Jack Granatstein: Historian calls plan to pardon soldiers 'nonsense'

Historians in the News

The likely posthumous pardon of 306 soldiers, including 23 Canadians, shot for desertion and cowardice during World War I is "nonsense," says one of Canada's leading military historians.

"It means the British government is trying to demonstrate that it is deeply sensitive and no longer like its predecessors," Jack Granatstein, former director of the Canadian War Museum, said in an interview. "People did things the way they did 90 years ago. Trying to change history this way is nonsense."

British Defence Secretary Des Browne has ordered, "as a matter of priority," a review of official policy on the men who were shot at dawn for running away from battle. "I believe it is better to acknowledge that injustices were clearly done in some cases, even if we cannot say which, and to acknowledge that all these men were victims of war."

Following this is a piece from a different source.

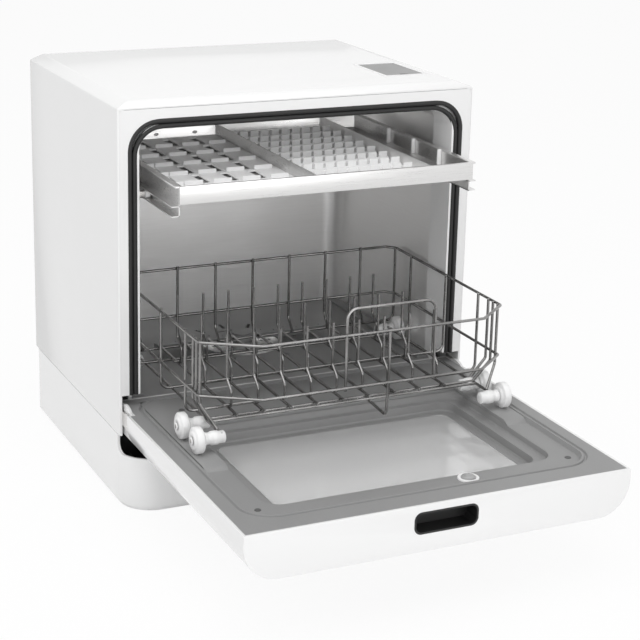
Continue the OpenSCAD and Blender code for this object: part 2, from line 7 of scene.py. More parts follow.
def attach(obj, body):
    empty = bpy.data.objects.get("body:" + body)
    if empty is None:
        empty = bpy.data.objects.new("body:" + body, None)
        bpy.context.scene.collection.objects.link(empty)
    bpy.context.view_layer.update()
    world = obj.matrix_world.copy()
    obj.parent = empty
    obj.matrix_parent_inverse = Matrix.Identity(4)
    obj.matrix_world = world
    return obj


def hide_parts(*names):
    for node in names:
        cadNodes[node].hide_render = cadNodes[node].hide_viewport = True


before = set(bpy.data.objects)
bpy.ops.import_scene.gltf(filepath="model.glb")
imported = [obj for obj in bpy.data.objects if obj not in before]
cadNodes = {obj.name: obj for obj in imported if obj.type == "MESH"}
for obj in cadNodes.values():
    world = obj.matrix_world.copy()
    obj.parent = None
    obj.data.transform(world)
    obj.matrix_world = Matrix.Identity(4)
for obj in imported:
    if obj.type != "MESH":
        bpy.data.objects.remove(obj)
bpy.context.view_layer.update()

scene = bpy.context.scene
print("frame loaded,", len(cadNodes), "nodes")


class Flow:                                    # a node's output that can be added and multiplied
    def __init__(self, finish, socket):
        self.finish, self.socket = finish, socket

    def sum(self, operation, first, second):
        return self.finish.node("ShaderNodeMath", {"operation": operation}, {0: first, 1: second})

    def __add__(self, other): return self.sum("ADD", self, other)
    def __radd__(self, other): return self.sum("ADD", other, self)
    def __mul__(self, other): return self.sum("MULTIPLY", self, other)
    def __rmul__(self, other): return self.sum("MULTIPLY", other, self)


class Finish:                                  # one material and its nodes
    def __init__(self, name):
        self.material = bpy.data.materials.new(name)
        self.material.use_nodes = True
        self.tree = self.material.node_tree
        self.tree.nodes.clear()
        self.end = self.tree.nodes.new("ShaderNodeOutputMaterial")

    def node(self, kind, settings=None, values=None, out=0):
        made = self.tree.nodes.new(kind)
        for key, value in (settings or {}).items():
            setattr(made, key, value)
        for key, value in (values or {}).items():
            if isinstance(value, Flow):
                self.tree.links.new(value.socket, made.inputs[key])
            else:
                made.inputs[key].default_value = value
        return Flow(self, made.outputs[out])

    def noise(self, size, detail=2.0, roughness=0.5, stretch=(1, 1, 1)):
        # size in metres, on Object coordinates
        spot = self.node("ShaderNodeTexCoord", out=3)
        spot = self.node("ShaderNodeMapping", values={"Vector": spot, "Scale": stretch})
        return self.node("ShaderNodeTexNoise", values={
            "Vector": spot, "Scale": 1.0 / size, "Detail": detail, "Roughness": roughness})

    def span(self, flow, low, high, fromLow=0.0, fromHigh=1.0):
        return self.node("ShaderNodeMapRange", {"clamp": True}, {
            0: flow, 1: fromLow, 2: fromHigh, 3: low, 4: high})

    def blend(self, mask, first, second):
        return self.node("ShaderNodeMix", {"data_type": "RGBA"}, {0: mask, 6: first, 7: second}, out=2)

    def bump(self, height, depth, strength):
        return self.node("ShaderNodeBump", values={"Strength": strength, "Distance": depth, "Height": height})

    def surface(self, **values):
        plain = {key.replace("_", " "): value for key, value in values.items()}
        shader = self.node("ShaderNodeBsdfPrincipled", values=plain)
        self.tree.links.new(shader.socket, self.end.inputs["Surface"])
        return self.material


def grey(level, warm=0.0):
    return (level * (1 + warm), level, level * (1 - warm), 1.0)


def sprayed(name, level, roughness, coat):
    # sprayed or moulded shell with a faint orange peel and slight clouding of its gloss
    cloudSize, peelSize, peelDepth = 0.2, 0.003, 0.00005
    coatRoughness, clouding, dulling = 0.12, 0.008, 0.03
    f = Finish(name)
    cloud = f.noise(cloudSize, 2.0)
    peel = f.noise(peelSize, 1.0)
    tone = f.blend(f.span(cloud, 0.0, 1.0, 0.3, 0.7), grey(level * (1 - clouding)), grey(level))
    return f.surface(Base_Color=tone, Roughness=f.span(cloud, roughness, roughness + dulling, 0.3, 0.7),
                     Coat_Weight=coat, Coat_Roughness=coatRoughness, IOR=1.5,
                     Normal=f.bump(peel, peelDepth, 0.1))


def moulded(name, level, roughness, grain=0.0009, depth=0.00008, speckle=0.03, shine=0.5):
    # moulded plastic with the fine spark texture of the tool, a little paler where it is rubbed
    cloudSize, polish, wear = 0.05, 0.05, 0.06
    f = Finish(name)
    fine = f.noise(grain, 2.0, 0.6)
    cloud = f.noise(cloudSize, 3.0)
    shade = f.span(fine, -speckle, speckle, 0.35, 0.65) + f.span(cloud, -speckle, speckle, 0.3, 0.7)
    tone = f.blend(f.span(shade, 0.0, 1.0, -2 * speckle, 2 * speckle),
                   grey(level * (1 - 2 * speckle)), grey(level * (1 + 2 * speckle)))
    return f.surface(Base_Color=tone, Roughness=f.span(cloud, roughness - polish, roughness + wear, 0.3, 0.7),
                     Specular_IOR_Level=shine, Normal=f.bump(fine, depth, 0.5))


def brushed(name, level, roughness, stretch, warm=0.02, depth=0.00004, metallic=1.0):
    # sheet steel with a grain that runs one way
    grainSize, cloudSize, grainContrast = 0.0012, 0.09, 0.04
    f = Finish(name)
    grain = f.noise(grainSize, 3.0, 0.6, stretch)
    cloud = f.noise(cloudSize, 3.0)
    tone = f.blend(f.span(grain, 0.0, 1.0, 0.3, 0.7),
                   grey(level * (1 - grainContrast), warm), grey(level, warm))
    rough = f.span(grain, roughness - 0.06, roughness + 0.08, 0.3, 0.7) + f.span(cloud, -0.03, 0.04)
    return f.surface(Base_Color=tone, Metallic=metallic, Roughness=rough, Normal=f.bump(grain, depth, 0.4))


def wireSteel(name):
    # bright drawn wire, slightly darker and rougher in patches
    cloudSize, fineSize, fineDepth = 0.03, 0.0015, 0.00003
    darkSteel, brightSteel = grey(0.20, 0.015), grey(0.32, 0.012)
    f = Finish(name)
    cloud = f.noise(cloudSize, 3.0)
    fine = f.noise(fineSize, 2.0)
    tone = f.blend(f.span(cloud, 0.0, 1.0, 0.35, 0.65), darkSteel, brightSteel)
    return f.surface(Base_Color=tone, Metallic=1.0, Roughness=f.span(fine, 0.16, 0.28, 0.3, 0.7),
                     Normal=f.bump(fine, fineDepth, 0.3))


def glass(name, level, roughness, clear):
    # pane with a faint haze; clear is the share of light that passes straight through
    hazeSize, glassIndex = 0.06, 1.45
    f = Finish(name)
    haze = f.noise(hazeSize, 2.0)
    return f.surface(Base_Color=f.blend(haze, grey(level * 0.97), grey(level)),
                     Roughness=f.span(haze, roughness, roughness + 0.03),
                     Transmission_Weight=clear, IOR=glassIndex)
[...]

A total of 25 Canadians, including four from Toronto and one from St. Catharines, were executed by firing squad during the 1914-1918 war, though two of them were convicted of murder. Granatstein said dragging the men's names back into the public eye could be more humiliating for their descendants than simply letting matters rest.

Supporters of a blanket pardon argue that many deserters were suffering from post-traumatic stress disorder, then known as shell shock. But this was rarely considered a valid defence by British generals bent upon maintaining discipline in appalling front-line conditions.

Several of the executed Canadians had deserted more than once and had jail sentences commuted so they could fight....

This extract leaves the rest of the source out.